Vazgeçme Maliyeti Açısından Yetişkin Eğitimi

Hüseyin ÖZKAN

Eğitimde Kayıp Kaçak Bedeli Yada Vazgeçme Maliyeti Açısından

Yetişkin Eğitimi

Çoğumuz 17 yaşımızın tercihleriyle yaşantımızı sürdürmeye devam ediyoruz. Bu yaş Liseyi bitirme yaşımız ve bir üniversite tercih edip bir mesleğe yönelme yaşımızdır. Henüz çocuk çağında, çocukluk sorumsuzluğu yaşımızda aldığımız bu karar tüm yaşantımızı belirliyor, bu tercihimizle emeklilik anılarımızı oluşturuyoruz. Bırakın çocukluk yaşı tercihini, acaba gerçekten yeteneklerimizin üzerine inşa edilmiş iyi bir yönlendirme söz konusu mudur o zamanlarda? Bu soruya da elbette yanıtını vermek de pek mümkün değil. Kaldı ki evet diyebiliyor olsak bile, her şeyin ışık hızıyla değiştiği zamanda bu neyi değiştirir ki?

Günümüz dünyasında değişim; on yıl öncesine göre daha hızlı, yirmi yıl öncesine göre ise süper hızlı, otuz-kırk yıl öncesine göre ise hesaplamak oldukça zor. Basit bir matematik işlemi yapalım. Bir kişinin ortalama 25 yaşında öğretmen olduğunu düşünelim. Günümüz koşullarında 35 yaşında öğretmen, 45 yaşında öğretmen, 55 yaşında öğretmen, zorunlu emeklilik yaşı olan 65 yaşında -ki hala sağlığı elverirse- yine öğretmen... Emeklilik yıllarında ise "emekli öğretmen..."
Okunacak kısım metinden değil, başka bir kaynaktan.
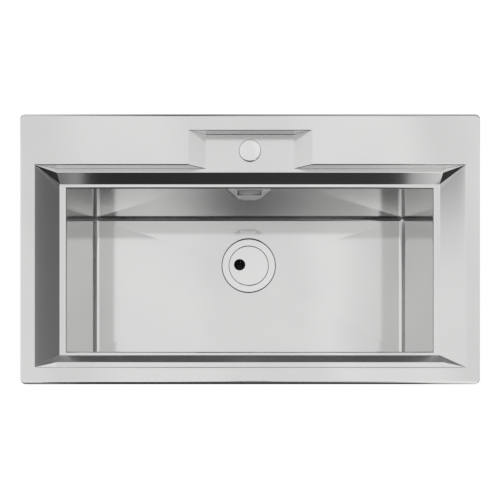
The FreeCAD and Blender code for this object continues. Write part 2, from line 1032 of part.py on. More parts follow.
def waste_cover():
    inner = cover_radius - d.waste_flange_sheet
    body = at_drain(
        "waste_cover",
        [
            (zero, cover_under),
            (inner, cover_under),
            (inner, seat_z),
            (cover_radius, seat_z),
            (cover_radius, flange_top),
            (zero, flange_top),
        ],
    )
    round_edges(body, d.cover_edge_radius, lambda edge: at_level(edge, flange_top))
    hole = new_sketch(body, "XY_Plane", "FingerHole")
    radius = d.finger_hole_diameter / 2
    add_circle(hole, -d.finger_hole_left, d.finger_hole_back, radius)
    pocket_through(body, hole, "FingerHoleCut")
    return body


def strainer_basket():
    outer = seat_radius - d.basket_play
    inner = outer - d.basket_sheet
    low = -d.basket_depth
    body = at_drain(
        "strainer_basket",
        [
            (inner, cover_under),
            (outer + d.basket_lip, cover_under),
            (outer + d.basket_lip, cover_under - d.basket_sheet),
            (outer, cover_under - d.basket_sheet),
            (outer, low),
            (zero, low),
            (zero, low + d.basket_sheet),
            (inner, low + d.basket_sheet),
        ],
    )
    ring = 1
    while (d.basket_ring_step * (ring + 1)).number < inner.number:
        hole = new_sketch(body, "XY_Plane", f"Hole{ring}")
        add_circle(hole, d.basket_ring_step * ring, zero, d.basket_hole_diameter / 2)
        cut = pocket_through(body, hole, f"Hole{ring}Cut")
        polar(body, cut, d.basket_ring_hole_count * ring, f"Ring{ring}")
        ring += 1
    return body


def waste_housing():
    wall = d.housing_wall
    low = -d.housing_depth
    outlet = d.outlet_diameter / 2
    shell = at_drain(
        "housing_shell",
        [
            (housing_radius, housing_top_z),
            (housing_radius + d.housing_flange_width, housing_top_z),
            (
                housing_radius + d.housing_flange_width,
                housing_top_z - d.housing_flange_thickness,
            ),
            (housing_radius + wall, housing_top_z - d.housing_flange_thickness),
            (housing_radius + wall, low - wall),
            (outlet, low - wall),
            (outlet, low - wall - d.outlet_length),
            (outlet - d.outlet_wall, low - wall - d.outlet_length),
            (outlet - d.outlet_wall, low),
            (housing_radius, low),
        ],
    )
    hub_z = drain_z + low
    hub = cylinder(
        "hub", d.hub_diameter / 2, d.hub_height, zero, drain_y, hub_z
    )
    reach = housing_radius + wall / 2
    half = d.rib_thickness / 2
    ribs = [
        cuboid(
            "rib_across",
            -reach,
            drain_y - half,
            hub_z,
            reach * 2,
            d.rib_thickness,
            d.hub_height,
        ),
        cuboid(
            "rib_along",
            -half,
            drain_y - reach,
            hub_z,
            d.rib_thickness,
            reach * 2,
            d.hub_height,
        ),
    ]
    inlet_start = drain_y + reach
    inlet = cylinder(
        "inlet", socket_radius, inlet_face_y - inlet_start, zero, inlet_start, inlet_z
    )
    turn(inlet, (1, 0, 0), -90)
    whole = fused("housing_whole", [shell, hub, *ribs, inlet])
    bore = cylinder(
        "inlet_bore",
        pipe_radius + d.pipe_play,
        inlet_face_y - drain_y,
        zero,
        drain_y + housing_radius - wall * 2,
        inlet_z,
    )
    turn(bore, (1, 0, 0), -90)
    thread = cylinder(
        "hub_bore",
        d.waste_screw_diameter / 2,
        d.hub_height + d.sheet,
        zero,
        drain_y,
        hub_z,
    )
    return less("waste_housing", whole, fused("housing_bores", [bore, thread]))


# Overflow: pieces stacked along Y behind the back wall
fixing_face_y = dimple_floor_y - d.fixing_plate_thickness


def along_y(name, radius, length, x, y, z):
    bar = cylinder(name, radius, length, x, y, z)
    turn(bar, (1, 0, 0), -90)
    return bar


def screw_pair(name, radius, y, length):
    half = d.fixing_screw_spacing / 2
    return [
        along_y(f"{name}_{side}", radius, length, x, y, overflow_z)
        for side, x in (("left", -half), ("right", half))
    ]


def overflow_cover():
    half_x, half_z = d.plate_length / 2, d.plate_height / 2
    skin = d.plate_sheet
    box = cuboid(
        "plate_block",
        -half_x,
        dimple_floor_y - d.plate_depth,
        overflow_z - half_z,
        d.plate_length,
        d.plate_depth,
        d.plate_height,
    )
    front_y = (dimple_floor_y - d.plate_depth).number
    soft = filleted(
        "plate_soft",
        box,
        d.plate_edge_radius,
        lambda edge: all(abs(v.Y - front_y) < TOUCH for v in edge.Vertexes),
    )
    hollow = cuboid(
        "plate_hollow",
        -half_x + skin,
        dimple_floor_y - d.plate_depth + skin,
        overflow_z - half_z + skin,
        d.plate_length - skin * 2,
        d.plate_depth,
        d.plate_height - skin * 2,
    )
    start = half_x - d.plate_slot_margin - d.plate_slot_width
    slots = [
        cuboid(
            f"plate_slot_{side}",
            x,
            dimple_floor_y - d.plate_depth * 2,
            overflow_z - d.plate_slot_height / 2,
            d.plate_slot_width,
            d.plate_depth * 2,
            d.plate_slot_height,
        )
        for side, x in (("left", -start - d.plate_slot_width), ("right", start))
    ]
    return less("overflow_cover", soft, fused("plate_openings", [hollow, *slots]))


def overflow_fixing_plate():
    half_x, half_z = d.fixing_plate_length / 2, d.fixing_plate_height / 2
    plate = cuboid(
        "fixing_block",
        -half_x,
        fixing_face_y,
        overflow_z - half_z,
        d.fixing_plate_length,
        d.fixing_plate_thickness,
        d.fixing_plate_height,
    )
    holes = screw_pair(
        "fixing_hole",
        d.fixing_screw_diameter / 2 + d.bore_play,
        fixing_face_y - d.sheet,
        d.fixing_plate_thickness + d.sheet * 2,
    )
    water = along_y(
        "fixing_water_hole",
        d.fixing_plate_height / 2 - d.sheet * 2,
        d.fixing_plate_thickness + d.sheet * 2,
        zero,
        fixing_face_y - d.sheet,
        overflow_z,
    )
    tools = fused("fixing_holes", [*holes, water])
    return less("overflow_fixing_plate", plate, tools)


def overflow_screws():
    radius = d.fixing_screw_diameter / 2
    heads = screw_pair(
        "screw_head",
        d.fixing_head_diameter / 2,
        fixing_face_y - d.fixing_head_height,
        d.fixing_head_height,
    )
    shanks = screw_pair("screw_shank", radius, fixing_face_y, d.fixing_screw_length)
    screws = [
        fused(f"overflow_screw_{i}", [head, shank])
        for i, (head, shank) in enumerate(zip(heads, shanks))
    ]
    return group("overflow_screws", screws)


def overflow_gasket():
    thick = d.overflow_gasket_thickness
    y = elbow_face_y - thick
    disc = along_y("gasket_disc", d.elbow_flange_diameter / 2, thick, zero, y, overflow_z)
    hole = along_y(
        "gasket_hole",
        d.elbow_cup_diameter / 2,
        thick * 3,
        zero,
        y - thick,
        overflow_z,
    )
    screws = screw_pair(
        "gasket_screw_hole",
        d.fixing_screw_diameter / 2 + d.bore_play,
        y - thick,
        thick * 3,
    )
    return less("overflow_gasket", disc, fused("gasket_holes", [hole, *screws]))


def overflow_elbow():
    cup = d.elbow_cup_diameter / 2
    cup_end = elbow_face_y + d.elbow_flange_thickness + d.elbow_cup_depth
    flange = along_y(
        "elbow_flange",
        d.elbow_flange_diameter / 2,
        d.elbow_flange_thickness,
        zero,
        elbow_face_y,
        overflow_z,
    )
    barrel = along_y(
        "elbow_barrel",
        cup + d.elbow_wall,
        cup_end + d.elbow_wall - elbow_face_y,
        zero,
        elbow_face_y,
        overflow_z,
    )
    socket = cylinder(
        "elbow_socket",
        socket_radius,
        overflow_z - elbow_socket_z,
        zero,
        pipe_y,
        elbow_socket_z,
    )
    inside = along_y(
        "elbow_inside",
        cup,
        cup_end - elbow_face_y + d.sheet,
        zero,
        elbow_face_y - d.sheet,
        overflow_z,
    )
    bore = cylinder(
        "elbow_bore",
        pipe_radius + d.pipe_play,
        overflow_z - elbow_socket_z + d.sheet,
        zero,
        pipe_y,
        elbow_socket_z - d.sheet,
    )
    holes = screw_pair(
        "elbow_screw_hole",
        d.fixing_screw_diameter / 2,
        elbow_face_y - d.sheet,
        d.elbow_flange_thickness + d.sheet * 2,
    )
    outside = fused("elbow_outside", [flange, barrel, socket])
    return less("overflow_elbow", outside, fused("elbow_openings", [inside, bore, *holes]))


def pipe_skin(name, radius, spare):
    # A straight drop, a quarter bend and a straight run forward to the housing
    bend = d.pipe_bend_radius
    drop_z = inlet_z + bend
    drop_top = elbow_socket_z + d.pipe_insertion + spare
    drop = cylinder(f"{name}_drop", radius, drop_top - drop_z, zero, pipe_y, drop_z)
    quarter = doc.addObject("Part::Torus", f"{name}_bend")
    bind(quarter, "Radius1", bend)
    bind(quarter, "Radius2", radius)
    quarter.Angle3 = 90
    placement = quarter.Placement
    placement.Rotation = FreeCAD.Rotation(
        FreeCAD.Vector(0, 1, 0), FreeCAD.Vector(0, 0, -1), FreeCAD.Vector(-1, 0, 0)
    )
    quarter.Placement = placement
    place(quarter, zero, pipe_y - bend, drop_z)
    start = inlet_face_y - d.pipe_insertion - spare
    run = along_y(f"{name}_run", radius, pipe_y - bend - start, zero, start, inlet_z)
    return fused(name, [drop, quarter, run])


def overflow_pipe():
    return less(
        "overflow_pipe",
        pipe_skin("pipe_outside", pipe_radius, zero),
        pipe_skin("pipe_inside", pipe_radius - d.pipe_wall, d.sheet),
    )


def union_nut(label, y, z, tilt):
    # A ribbed ring over the socket, its lip closing on the pipe
    radius = d.union_nut_diameter / 2
    lip = pipe_radius + d.pipe_play
    socket = socket_radius + d.pipe_play
    body = turned(
        label,
        [
            (lip, -d.union_nut_lip),
            (radius, -d.union_nut_lip),
            (radius, d.union_nut_length - d.union_nut_lip),
            (socket, d.union_nut_length - d.union_nut_lip),
            (socket, zero),
            (lip, zero),
        ],
        zero,
        y,
        z,
    )
    rib = new_sketch(body, "XY_Plane", "Rib", -d.union_nut_lip)
    add_circle(rib, radius, zero, d.union_nut_rib_radius)
    bar = pad(body, rib, d.union_nut_length, "RibPad")
    polar(body, bar, d.union_nut_rib_count, "Ribs")
    if tilt:
        turn(body, (1, 0, 0), tilt)
    return body


def floor_pad(label, side):
    # Under the left or right plane of the floor, tilted with it
    body = new_body(label)
    sketch = new_sketch(body, "XY_Plane", "Outline", -d.pad_thickness)
    half = d.floor_pad_width / 2
    run = bowl_half - d.bowl_floor_radius - d.floor_point
    reach = (run + d.floor_point - d.floor_pad_start - d.floor_pad_margin) * side
    add_outline(sketch, box_points(zero, reach, -half, half))
    pad(body, sketch, d.pad_thickness)
    slope = d.floor_fall / run
    turn(body, (0, -side, 0), 1)
    tilt = Size(f"atan({slope.text})", math.degrees(math.atan(slope.number)))
    bind(body, "Placement.Rotation.Angle", tilt)
    place(
        body,
        d.floor_pad_start * side,
        drain_y - d.floor_pad_front,
        drain_z - d.sheet + (d.floor_pad_start - d.floor_point) * slope,
    )
    return body


def wall_pad(label, x, y, length, width):
    box = cuboid(
        label,
        x,
        y,
        wall_start_z - d.wall_pad_drop - d.wall_pad_height,
        length,
        width,
        d.wall_pad_height,
    )
    box.Label = label
    return box


def wall_pads():
    outside = bowl_half + d.sheet
    middle = (bowl_back - bowl_front) / 2 - d.side_pad_length / 2
    thick = d.pad_thickness
    return [
        wall_pad(
            "pad_wall_front",
            -d.front_pad_length / 2,
            -(bowl_front + d.sheet + thick),
            d.front_pad_length,
            thick,
        ),
        wall_pad("pad_wall_left", -(outside + thick), middle, thick, d.side_pad_length),
        wall_pad("pad_wall_right", outside, middle, thick, d.side_pad_length),
    ]


nodes = [
    sink_deck(),
    sink_bowl(),
    rim_seal(),
    rail("rail_front", "YZ_Plane", long_rail_length, zero, -long_rail_y),
    rail("rail_back", "YZ_Plane", long_rail_length, zero, long_rail_y),
    rail("rail_left", "XZ_Plane", side_rail_length, -side_rail_x, side_clip_y),
    rail("rail_right", "XZ_Plane", side_rail_length, side_rail_x, side_clip_y),
    *[claw(*clip) for clip in CLIPS],
    clip_bolts(),
    clip_nuts(),
    tap_hole_plate(),
    tap_hole_cover(),
    tap_cover_seal(),
    waste_gasket(),
    under_gasket(),
    waste_flange(),
    waste_screw(),
    waste_cover(),
    strainer_basket(),
    waste_housing(),
    overflow_cover(),
    overflow_fixing_plate(),
    overflow_screws(),
    overflow_gasket(),
    overflow_elbow(),
    overflow_pipe(),
    union_nut("union_nut_top", pipe_y, elbow_socket_z, 0),
    union_nut("union_nut_bottom", inlet_face_y, inlet_z, 90),
    floor_pad("pad_floor_left", -1),
    floor_pad("pad_floor_right", 1),
    *wall_pads(),
]

doc.recompute()
os.makedirs("parts", exist_ok=True)
for thing in doc.Objects:
    troubles = {"Invalid", "Error"} & set(thing.State)
    if troubles:
        raise RuntimeError(f"{thing.Label}: {sorted(troubles)}")
for node in nodes:
    shape = node.Shape
    if shape.isNull() or not shape.isValid() or shape.Volume <= 0:
        raise RuntimeError(f"{node.Label}: no valid shape")
    shape.exportStep(f"parts/{node.Label}.step")
    print(node.Label, len(shape.Solids), round(shape.Volume, 1))
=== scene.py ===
import math

import bpy
import numpy as np
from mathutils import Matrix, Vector


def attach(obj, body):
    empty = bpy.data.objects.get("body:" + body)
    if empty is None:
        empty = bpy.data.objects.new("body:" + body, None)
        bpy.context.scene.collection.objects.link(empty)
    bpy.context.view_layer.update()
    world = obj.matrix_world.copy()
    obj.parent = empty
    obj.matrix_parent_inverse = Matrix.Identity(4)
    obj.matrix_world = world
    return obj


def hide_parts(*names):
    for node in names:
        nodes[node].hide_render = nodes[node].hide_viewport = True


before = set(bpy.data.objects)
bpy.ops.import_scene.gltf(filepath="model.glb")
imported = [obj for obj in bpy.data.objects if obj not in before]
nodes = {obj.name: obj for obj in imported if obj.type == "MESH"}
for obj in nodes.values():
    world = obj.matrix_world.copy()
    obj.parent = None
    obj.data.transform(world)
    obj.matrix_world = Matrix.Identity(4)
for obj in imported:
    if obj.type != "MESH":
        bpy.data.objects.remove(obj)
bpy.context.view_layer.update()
print("frame loaded")

# Lengths below are in millimetres in the part's own frame; a mesh is scaled to metres when it is
# made
mm = 0.001
# Places closer than the first are the same; the second keeps a division from one by nothing
near, least = 1e-6, 1e-9


def ramp(values, width):
    # Zero below, the value itself above, and a parabola between for the rounded corner
    rounded = (values + width) ** 2 / (4 * width)
    return np.where(values <= -width, 0, np.where(values >= width, values, rounded))


def softClamp(values, width):
    # From 0 to 1 in a straight line, both corners rounded over the width
    return ramp(values, width) - ramp(values - 1, width)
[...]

Peki yıllar yılı yaşayacağımız bu mesleği ne zaman seçiyoruz? 16-17, yani çocukluk yaşlarında. Burada şunu da belirtmek isterim ki, öğretmenlik mesleği sadece bir örnektir, başka meslek grupları için de bu örnek rahatlıkla verilebilir.

Şimdi demek istediğim, "16-17 yaşlarında meslek seçimi yapılmamalı" demek değildir. Asıl üzerinde durmak istediğim, eğitim sisteminin ilerleyen yaşlarda da insanların önüne farklı hedefler, farklı yönelimler ve farklı mesleki açılımlar sunuyor olabilmesidir. İnsanın yaşantıları yoluyla elde ettiği tecrübelerine, geliştirdiği yeteneklerine göre, eğitim sisteminin, kişinin önüne alternatifler sunabilmesidir. Yazının başlığında ironik bir şekilde ifade etmeye çalıştığım eğitimde kayıp kaçak bedeli ya da yüksek lisans yıllarında öğrendiğim ve çok sevdiğim "vazgeçme maliyeti" kavramının içini dolduran konu tam da burasıdır. Yani "eğitim vermezsen vazgeçmiş" sayılırsın ve elbette vazgeçmenin de bir maliyeti vardır. Nedir o maliyet? Kişinin ileriki yaşlarında edindiği tecrübeleri, yetenekleri eğitim yoluyla katma değere dönüştürmezsen, toplum olarak onun ekonomik getirilerinden de vazgeçmiş sayılırsın. Bireysel olarak düşünüldüğünde de kişinin yaşamdan alacağı hazdan ve mesleki doyumundan ve dolayısıyla mutluluğundan vazgeçmiş sayılırsın. Bu da eğitimden vazgeçmenin ağır bir bedeli olsa gerek, değil mi?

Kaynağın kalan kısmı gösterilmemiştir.